In the humanity of those challenged by bipolarism, unipolarism, depression, dysthymic disorder, autism spectrum disorders, mood disorder, and a host of other mental health issues, there exist zones of nothingness.
In most of these conditions, people experience alternating reality of highs and lows in which they feel unusually buoyant and energetic and then overwhelmed by sadness, guilt and some degree of hopelessness.
The medical dictionary says, "these periods may last for days, weeks, or months and run the spectrum from mild to severe. These episodes may be separated by periods of emotional stability in which the individual functions normally."
Severe lows characterise nothingness. These can appear with or without warning, with or without recognisable triggers, and may follow a period of energetic interaction or one of repose.

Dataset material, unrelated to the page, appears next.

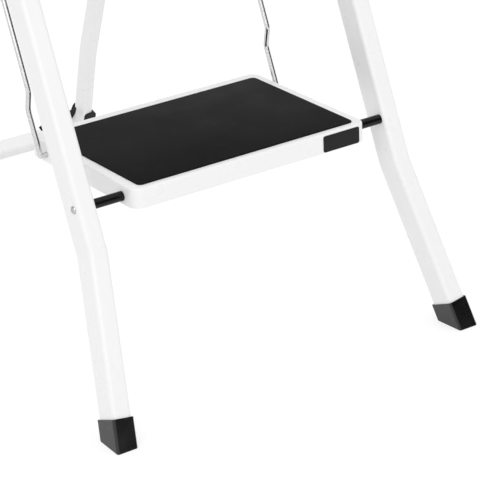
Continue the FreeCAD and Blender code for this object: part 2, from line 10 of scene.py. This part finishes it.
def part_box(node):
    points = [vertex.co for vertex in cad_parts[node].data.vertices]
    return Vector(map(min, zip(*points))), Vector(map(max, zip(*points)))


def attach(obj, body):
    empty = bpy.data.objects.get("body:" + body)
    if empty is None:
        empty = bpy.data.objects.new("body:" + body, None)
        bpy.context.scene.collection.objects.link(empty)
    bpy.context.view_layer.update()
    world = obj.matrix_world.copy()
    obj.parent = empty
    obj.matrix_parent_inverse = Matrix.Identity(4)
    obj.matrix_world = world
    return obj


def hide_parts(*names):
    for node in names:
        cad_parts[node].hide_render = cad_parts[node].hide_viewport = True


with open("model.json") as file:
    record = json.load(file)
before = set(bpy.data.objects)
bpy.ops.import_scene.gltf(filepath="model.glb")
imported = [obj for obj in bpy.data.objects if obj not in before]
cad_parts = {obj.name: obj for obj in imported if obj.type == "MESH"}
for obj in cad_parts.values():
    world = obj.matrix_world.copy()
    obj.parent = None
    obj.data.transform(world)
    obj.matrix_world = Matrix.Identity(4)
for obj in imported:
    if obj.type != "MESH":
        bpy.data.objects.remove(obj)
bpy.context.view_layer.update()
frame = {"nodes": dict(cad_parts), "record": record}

mm = 0.001
nodes = frame["nodes"]


# small helpers for node trees

def addNode(tree, kind, inputs=None, **settings):
    node = tree.nodes.new(kind)
    for name, value in settings.items():
        setattr(node, name, value)
    for name, value in (inputs or {}).items():
        node.inputs[name].default_value = value
    return node


def startMaterial(name, **sockets):
    material = bpy.data.materials.new(name)
    material.use_nodes = True
    tree = material.node_tree
    shader = tree.nodes["Principled BSDF"]
    for socket, value in sockets.items():
        shader.inputs[socket].default_value = value
    place = addNode(tree, "ShaderNodeTexCoord")
    return material, tree, shader, place


def grey(level, warm=0.0):
    return (level * (1 + warm), level, level * (1 - warm), 1)


def addNoise(tree, place, scale, detail=2.0, stretch=(1, 1, 1), turn=(0, 0, 0)):
    # noise on object coordinates, stretched and turned by a Mapping node
    mapping = addNode(tree, "ShaderNodeMapping", {"Scale": stretch, "Rotation": turn})
    noise = addNode(tree, "ShaderNodeTexNoise", {"Scale": scale, "Detail": detail})
    tree.links.new(place.outputs["Object"], mapping.inputs["Vector"])
    tree.links.new(mapping.outputs["Vector"], noise.inputs["Vector"])
    return noise


def addCells(tree, place, scale, feature="F1"):
    cells = addNode(tree, "ShaderNodeTexVoronoi", {"Scale": scale}, feature=feature)
    tree.links.new(place.outputs["Object"], cells.inputs["Vector"])
    return cells


def fade(tree, source, low, high, toLow=0.0, toHigh=1.0):
    # maps low..high of a texture onto toLow..toHigh
    ramp = addNode(tree, "ShaderNodeMapRange", {
        "From Min": low, "From Max": high, "To Min": toLow, "To Max": toHigh})
    tree.links.new(source, ramp.inputs["Value"])
    return ramp.outputs["Result"]


def blendColours(tree, factor, first, second):
    mix = addNode(tree, "ShaderNodeMix", data_type="RGBA")
    for socket, value in ((mix.inputs[6], first), (mix.inputs[7], second)):
        if isinstance(value, bpy.types.NodeSocket):
            tree.links.new(value, socket)
        else:
            socket.default_value = value
    tree.links.new(factor, mix.inputs[0])
    return mix.outputs[2]


def addBump(tree, shader, heights):
    # a chain of Bump nodes: (height socket, strength, distance in metres)
    last = None
    for height, strength, distance in heights:
        bump = addNode(tree, "ShaderNodeBump", {"Strength": strength, "Distance": distance})
        tree.links.new(height, bump.inputs["Height"])
        if last:
            tree.links.new(last.outputs["Normal"], bump.inputs["Normal"])
        last = bump
    tree.links.new(last.outputs["Normal"], shader.inputs["Normal"])


# finishes

powderCoat = {
    "level": 0.885, "shade": 0.876, "warm": 0.001,
    "roughness": (0.26, 0.34), "peelSize": 620, "peelHeight": 0.03 * mm,
    "scuffLevel": 0.76,
}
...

Nothingness renders you a tenant in your own body. You are a tourist on the boardwalk of the vast ocean that is you, watching yourself ebb and flow and not being able to do one thing to influence it. In fact, it is unresponsive to influencers.

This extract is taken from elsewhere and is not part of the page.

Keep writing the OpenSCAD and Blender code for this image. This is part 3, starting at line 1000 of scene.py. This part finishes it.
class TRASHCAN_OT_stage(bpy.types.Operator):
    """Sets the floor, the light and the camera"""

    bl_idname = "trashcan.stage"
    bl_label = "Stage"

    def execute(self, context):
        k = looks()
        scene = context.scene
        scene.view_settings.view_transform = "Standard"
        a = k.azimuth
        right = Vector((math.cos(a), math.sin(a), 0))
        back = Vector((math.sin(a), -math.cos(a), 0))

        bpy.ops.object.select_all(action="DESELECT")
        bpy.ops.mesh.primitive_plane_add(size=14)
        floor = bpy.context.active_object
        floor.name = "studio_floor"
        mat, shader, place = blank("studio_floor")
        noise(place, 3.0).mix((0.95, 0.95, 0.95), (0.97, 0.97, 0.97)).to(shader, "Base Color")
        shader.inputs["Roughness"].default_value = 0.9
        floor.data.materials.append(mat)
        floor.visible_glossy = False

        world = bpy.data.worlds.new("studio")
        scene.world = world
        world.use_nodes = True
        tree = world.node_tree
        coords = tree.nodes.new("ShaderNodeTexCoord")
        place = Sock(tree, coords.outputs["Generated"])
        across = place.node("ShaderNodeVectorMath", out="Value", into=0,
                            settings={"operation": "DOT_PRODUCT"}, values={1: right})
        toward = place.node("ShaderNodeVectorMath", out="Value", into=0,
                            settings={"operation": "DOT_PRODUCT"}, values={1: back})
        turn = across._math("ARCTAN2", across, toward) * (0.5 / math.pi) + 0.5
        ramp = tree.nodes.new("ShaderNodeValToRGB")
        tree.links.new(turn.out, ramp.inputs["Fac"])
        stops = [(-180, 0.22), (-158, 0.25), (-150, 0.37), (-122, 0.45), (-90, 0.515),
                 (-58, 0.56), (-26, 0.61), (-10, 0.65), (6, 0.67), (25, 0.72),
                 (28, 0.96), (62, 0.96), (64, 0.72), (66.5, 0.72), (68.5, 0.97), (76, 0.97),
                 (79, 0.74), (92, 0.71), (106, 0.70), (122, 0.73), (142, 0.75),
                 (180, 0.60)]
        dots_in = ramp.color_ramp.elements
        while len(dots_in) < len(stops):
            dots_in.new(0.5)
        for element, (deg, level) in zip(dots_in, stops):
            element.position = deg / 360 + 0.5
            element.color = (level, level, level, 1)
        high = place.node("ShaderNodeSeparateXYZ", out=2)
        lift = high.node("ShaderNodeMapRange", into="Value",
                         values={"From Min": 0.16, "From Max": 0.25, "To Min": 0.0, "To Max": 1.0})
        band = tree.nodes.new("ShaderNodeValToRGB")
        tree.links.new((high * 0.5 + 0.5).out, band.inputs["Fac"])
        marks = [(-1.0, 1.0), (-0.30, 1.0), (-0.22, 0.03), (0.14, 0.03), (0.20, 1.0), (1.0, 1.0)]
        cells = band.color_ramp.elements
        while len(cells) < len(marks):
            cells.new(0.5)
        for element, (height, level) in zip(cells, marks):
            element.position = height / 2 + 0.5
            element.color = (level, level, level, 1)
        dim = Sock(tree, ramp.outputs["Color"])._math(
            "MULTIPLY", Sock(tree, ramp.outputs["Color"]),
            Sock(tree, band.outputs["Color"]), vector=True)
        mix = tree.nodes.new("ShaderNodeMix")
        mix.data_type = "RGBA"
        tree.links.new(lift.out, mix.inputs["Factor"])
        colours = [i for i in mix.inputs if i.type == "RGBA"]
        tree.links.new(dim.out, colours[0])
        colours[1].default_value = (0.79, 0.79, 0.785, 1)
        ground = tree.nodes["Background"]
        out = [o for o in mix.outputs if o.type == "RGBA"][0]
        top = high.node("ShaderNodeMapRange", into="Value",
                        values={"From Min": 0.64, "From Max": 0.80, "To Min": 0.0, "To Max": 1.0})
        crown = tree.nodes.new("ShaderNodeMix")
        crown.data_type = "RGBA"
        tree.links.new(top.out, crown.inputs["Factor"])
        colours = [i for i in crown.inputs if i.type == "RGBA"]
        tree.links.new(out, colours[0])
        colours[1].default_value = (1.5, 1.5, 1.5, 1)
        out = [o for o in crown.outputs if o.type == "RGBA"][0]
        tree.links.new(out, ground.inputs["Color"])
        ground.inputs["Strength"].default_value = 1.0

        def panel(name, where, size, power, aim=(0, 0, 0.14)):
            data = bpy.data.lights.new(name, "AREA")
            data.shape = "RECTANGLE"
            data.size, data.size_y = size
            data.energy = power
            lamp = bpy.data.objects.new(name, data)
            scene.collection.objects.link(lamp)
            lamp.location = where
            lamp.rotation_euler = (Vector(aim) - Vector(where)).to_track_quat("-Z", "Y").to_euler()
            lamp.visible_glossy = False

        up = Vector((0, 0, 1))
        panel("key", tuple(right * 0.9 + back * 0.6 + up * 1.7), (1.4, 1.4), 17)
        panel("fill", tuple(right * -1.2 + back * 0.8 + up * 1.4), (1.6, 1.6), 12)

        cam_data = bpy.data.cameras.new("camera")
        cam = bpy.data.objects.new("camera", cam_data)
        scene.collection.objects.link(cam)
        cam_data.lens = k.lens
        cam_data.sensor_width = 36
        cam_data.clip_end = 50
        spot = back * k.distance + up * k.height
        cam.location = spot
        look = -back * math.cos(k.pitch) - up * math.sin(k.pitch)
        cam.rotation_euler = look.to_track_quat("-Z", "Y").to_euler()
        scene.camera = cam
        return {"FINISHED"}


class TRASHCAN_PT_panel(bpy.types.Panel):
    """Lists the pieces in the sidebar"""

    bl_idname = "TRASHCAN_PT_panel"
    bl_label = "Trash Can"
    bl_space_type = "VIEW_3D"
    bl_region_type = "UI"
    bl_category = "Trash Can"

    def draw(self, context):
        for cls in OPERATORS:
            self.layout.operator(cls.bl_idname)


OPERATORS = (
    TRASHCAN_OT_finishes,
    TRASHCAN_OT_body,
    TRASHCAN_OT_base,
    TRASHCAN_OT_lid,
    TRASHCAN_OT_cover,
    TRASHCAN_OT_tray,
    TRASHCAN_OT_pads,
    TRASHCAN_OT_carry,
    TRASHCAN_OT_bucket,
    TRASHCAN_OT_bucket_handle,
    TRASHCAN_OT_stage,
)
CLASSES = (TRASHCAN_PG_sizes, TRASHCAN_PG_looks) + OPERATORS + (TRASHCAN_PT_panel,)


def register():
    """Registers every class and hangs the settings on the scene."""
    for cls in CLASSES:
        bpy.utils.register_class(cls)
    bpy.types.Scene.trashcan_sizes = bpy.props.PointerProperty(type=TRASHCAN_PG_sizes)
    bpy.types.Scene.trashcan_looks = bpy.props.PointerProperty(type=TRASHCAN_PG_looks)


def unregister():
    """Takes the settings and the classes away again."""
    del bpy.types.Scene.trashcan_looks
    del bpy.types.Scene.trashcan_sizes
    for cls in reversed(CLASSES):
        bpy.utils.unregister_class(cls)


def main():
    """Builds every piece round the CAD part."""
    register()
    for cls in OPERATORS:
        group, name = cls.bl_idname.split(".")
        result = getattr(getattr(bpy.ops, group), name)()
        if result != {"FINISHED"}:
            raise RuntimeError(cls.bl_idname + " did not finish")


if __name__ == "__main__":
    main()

When this lodger occupies me, I say to those who empathise with it sufficiently, "I am not user-friendly" and that, I've found, is an adequate cue to warn them to leave me alone.
Generally, I withdraw and I always say that action is to protect others.
But withdrawal, while necessary, is uncomfortable for those with whom you have constant interaction–for me, that's one sister, one aunt, one girlfriend, and one boyfriend. They abruptly find that their calls are not being answered or returned.
Nothingness says, "Talk to the hand" or the answering service or someone else–not me; not today!
Good people, sometimes I want to respond but then you start asking me stuff like, "You're eating? You're taking you meds?" (my sister's favourite duo), or the disbelieving "What's wrong with you?" because I am in the yard and my clothes are on me in the correct order.
Ordinarily those are not offensive but in a period of nothingness, even good morning greetings can make one testy!
Two weeks ago when I was sliding down the slippery slope and you could hear the "fedupness" in my voice–it usually bleeps everything–my girlfriend suggested that what I need was a "kick in my a**e!"
But, she reads this column every week and understands the issues beyond most people, so, I knew she was jesting and I ignored the comment.
No external action really impacts the nothing zone. One cannot just "get over herself" and no degree of posterior infractions is likely to change the colour of the mood.
Nothingness, quite apart from pulling away from friends and family, has a telling effect on its captive body.
Getting out of bed each day is an issue. For my therapy, I have dogs that need food, water, and exercise daily, and cats that remind me that I'm responsible for their wellbeing. I used those and my garden as my fight back against staying under the covers for the past two weeks.
I heard myself say about six times in as many days, "I do not like people". My Aunt Agatha who is a rock in my life and always a port, whichever wind blows in, compassionately said, "Indeed, you can get fed-up of people. And more so because people are especially un-nice these days."
The thing is though, when in a place of nothingness, I honestly have no inclination to be with or around people.
In fact, a long time ago I realised that I had been sinking into that symptom of staying away from groups, events, and the like. But being anti-social protects me from overexposure and shields others from moods that beset me unpredictably.
Nothingness does not like to bathe or pay attention to personal hygiene so the bathroom is a spiteful place where it goes for daily punishment, if or when it goes! It hates food, but loves snacks–nuts, potato crisps, brownies, cake, in fact anything with sugar would suffice.
Depending on which mental health condition attends, one can arrive at nothingness after running the gamut of experiencing "feelings of self-importance, elation, talkativeness, increased sociability, and a desire to embark on goal-oriented activities, coupled with the characteristics of irritability, impatience, impulsiveness, hyperactivity, and a decreased need for sleep." (medical-dictionary.com)
Or, for long periods, one can be at a point of "extremely low energy, slowed mental and physical processes, and more profound fatigue", better described here as nothingness.
You can complete your oscillation in 24 hours, one day, one week, one month or two years, again, depending on what portends,
So, for those who think we're eliciting sympathy or being indulgent, nothingness is an authentic condition–a dead zone of sort, where all kinds of zombies play on your mind and with your body, too.
And, for the benefit of those who asked about my nothingness of which I spoke in last week's column, I hope that I have pierced the darkness adequately.